Il y a plus de cinquante ans, l’Abbé Pierre lançait son désormais célèbre appel: » Mes amis, au secours…
Une femme vient de mourir gelée, cette nuit à trois heures, sur le trottoir du boulevard Sébastopol, serrant sur elle le papier par lequel, avant hier, on l’avait expulsée… Chaque nuit, ils sont plus de 2000 recroquevillés sous le gel, sans toit, sans pain, plus d’un presque nu. Devant l’horreur, les cités d’urgence, ce n’est même plus assez urgent ! »
En décembre 2006. Le candidat Sarkozy déclarait : « Si je suis élu, je veux que d’ici deux ans, plus personne ne soit obligé de dormir sur le trottoir ». Nous sommes quasiment à la fin de son mandat avec un bilan effrayant en ces températures qui baissent : 3,6 millions de mal logés, 1,2 million personnes en attente d’un HLM et 100 000 SDF. Voilà la dure réalité française. Alors, quand frigorifiés, les français croisent un sans abri dans la rue, un français sur deux dit avoir peur de devenir SDF.
A qui la faute?
Alors comment en est-on arrivé là ? Tout d’abord, il y a l’envolée des prix de l’immobilier : +120% depuis 2000. Malheureusement, on est loin d’avoir suivi la même tendance côté salaires… Du coup, au moindre incident de parcours -divorce, licenciement, maladie, tout part en vrille, sachant qu’aujourd’hui 25% à 50% du budget d’un ménage part dans le logement.
Pourtant depuis 2007, le gouvernement a mis en place de nombreux dispositifs pour éviter d’en arriver à des situations catastrophiques. Le plus emblématique peut-être est le fameux droit au logement opposable, dit « Dalo ». Une excellente mesure en l’état qui permet depuis 2008, à tout citoyen mal-logé de se retourner contre l’Etat. Grâce à cette mesure, 19 000 personnes ont ainsi pu être relogées. Mais dans les faits, le Dalo c’est avant tout un parcours du combattant : 6 mois pour passer en commission plus 6 mois avant d’avoir les clés de son nouvel appartement. Difficile d’être aussi patient quand on est à la rue… 27 500 ménages attendent toujours pour faire valoir leur droit au logement opposable. Une situation insupportable d’où, le Comité de suivi de la mise en œuvre de la loi sur le Dalo qui a remis le 30 novembre dernier un dernier rapport : « Monsieur le Président de la République, nous vous le demandons avec insistance : faisons enfin appliquer la loi Dalo et faisons en sorte que l’Etat cesse de se comporter en hors la loi ».
Des mesures sans effet
Autre mirage, « la maison à 100 000€ » de Jean-Louis Borloo, un fiasco. Ou encore la niche fiscale « Scellier » qui permet aux propriétaires de déduire de leurs impôts des investissements immobiliers s’ils s’engagent à louer pendant neuf ans. Un dispositif tellement inefficace et injuste, que sa suppression fin 2012 vient d’être votée par le Sénat. « Parole, parole…», chantait Dalida. Pour les associations de défense du droit au logement, le gouvernement manque cruellement de motivation pour transformer ces bonnes intentions en mesures pérennes.

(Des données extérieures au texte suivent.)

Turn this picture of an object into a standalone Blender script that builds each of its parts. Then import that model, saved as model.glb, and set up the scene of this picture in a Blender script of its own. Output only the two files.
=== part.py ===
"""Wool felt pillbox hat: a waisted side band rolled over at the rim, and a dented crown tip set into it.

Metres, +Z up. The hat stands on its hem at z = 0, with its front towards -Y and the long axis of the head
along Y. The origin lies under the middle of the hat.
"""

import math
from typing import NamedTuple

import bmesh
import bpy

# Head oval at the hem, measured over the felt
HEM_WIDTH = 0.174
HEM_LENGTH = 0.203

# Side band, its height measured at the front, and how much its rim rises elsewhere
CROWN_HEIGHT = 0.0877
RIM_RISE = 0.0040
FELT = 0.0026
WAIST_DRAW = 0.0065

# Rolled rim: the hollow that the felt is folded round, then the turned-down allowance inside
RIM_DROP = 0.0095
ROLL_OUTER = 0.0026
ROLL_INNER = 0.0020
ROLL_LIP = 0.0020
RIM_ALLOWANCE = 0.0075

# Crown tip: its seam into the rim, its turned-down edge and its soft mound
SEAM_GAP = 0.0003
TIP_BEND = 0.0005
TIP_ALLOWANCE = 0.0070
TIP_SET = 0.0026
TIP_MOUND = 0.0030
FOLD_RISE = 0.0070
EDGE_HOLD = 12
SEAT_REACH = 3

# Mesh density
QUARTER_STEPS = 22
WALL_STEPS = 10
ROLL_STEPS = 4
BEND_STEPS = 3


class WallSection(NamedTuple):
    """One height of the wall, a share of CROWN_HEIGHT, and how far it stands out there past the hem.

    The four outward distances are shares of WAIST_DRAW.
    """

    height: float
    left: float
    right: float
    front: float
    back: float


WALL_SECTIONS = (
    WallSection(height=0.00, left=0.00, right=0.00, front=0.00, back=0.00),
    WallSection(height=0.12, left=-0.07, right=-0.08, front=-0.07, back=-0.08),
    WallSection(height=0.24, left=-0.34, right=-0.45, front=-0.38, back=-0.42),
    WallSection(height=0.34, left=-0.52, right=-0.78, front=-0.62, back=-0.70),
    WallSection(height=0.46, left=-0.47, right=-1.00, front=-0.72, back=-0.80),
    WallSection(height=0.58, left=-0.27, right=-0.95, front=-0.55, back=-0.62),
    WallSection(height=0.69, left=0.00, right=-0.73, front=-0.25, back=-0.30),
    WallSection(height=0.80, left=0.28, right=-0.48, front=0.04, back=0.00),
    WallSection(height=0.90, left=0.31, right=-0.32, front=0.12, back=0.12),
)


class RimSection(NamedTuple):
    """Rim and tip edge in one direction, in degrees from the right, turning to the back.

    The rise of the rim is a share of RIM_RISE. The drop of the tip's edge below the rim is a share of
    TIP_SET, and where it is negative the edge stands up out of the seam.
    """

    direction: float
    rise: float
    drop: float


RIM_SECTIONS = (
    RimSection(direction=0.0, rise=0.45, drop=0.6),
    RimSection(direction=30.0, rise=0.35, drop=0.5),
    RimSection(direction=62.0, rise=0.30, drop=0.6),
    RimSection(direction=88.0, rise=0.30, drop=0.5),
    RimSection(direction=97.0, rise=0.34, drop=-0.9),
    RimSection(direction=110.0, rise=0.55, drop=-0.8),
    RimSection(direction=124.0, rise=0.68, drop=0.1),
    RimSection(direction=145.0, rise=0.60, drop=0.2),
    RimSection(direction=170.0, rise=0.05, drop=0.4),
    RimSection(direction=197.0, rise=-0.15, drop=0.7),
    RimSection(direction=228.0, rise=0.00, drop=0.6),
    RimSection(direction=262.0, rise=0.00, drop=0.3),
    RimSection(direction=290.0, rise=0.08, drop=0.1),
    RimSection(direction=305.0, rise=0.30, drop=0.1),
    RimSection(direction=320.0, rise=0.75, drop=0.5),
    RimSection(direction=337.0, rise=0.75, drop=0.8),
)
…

Christophe Robert, Délégué Général adjoint de la Fondation Abbé Pierre rappelle qu’il existe aujourd’hui plus de 2 millions de logements vacants, dont certains appartenant à l’Etat, « sans compter les hôpitaux ou les préfectures désaffectés et vides ». Aujourd’hui, il manque au moins 800 000 logements pour que tout le monde ait un toit. « Le problème c’est que le logement n’est pas considéré comme un objectif politique en tant que tel, poursuit Christophe Robert. D’ailleurs je remarque que c’est un sujet très peu discuté dans le détail par les candidats à la présidentielle. Car oui, pour mener une politique logement digne de ce nom, il faut du temps, et un quinquennat c’est 5 ans… ». En attendant, cette année, la trêve hivernale s’est accompagnée d’un triste record avec 14 000 expulsions à Paris. Et si c’est souvent en hiver qu’on se rappelle que les SDF existent, le collectif « Les Morts de la rue » rappelle que c’est la rue tout court qui tue. Meurtre, suicide, infections, sous-nutrition, usure physiologique…autant de maux qui n’attendent pas la chute des températures pour se manifester. Christophe Louis, président du collectif, précise : « En dix ans, nous avons appris le décès de plus de 3000 personnes de la rue. Et encore, nous ne sommes pas au courant de toutes les morts… ».
Soyons surs en tous cas, que le Président Sarkozy aura, dans les jours de grands froids qui viennent, toute l’attention tournée vers lui et que chaque SDF mort lui coûtera très cher dans la campagne, même s’il ne s’est pas encore déclaré.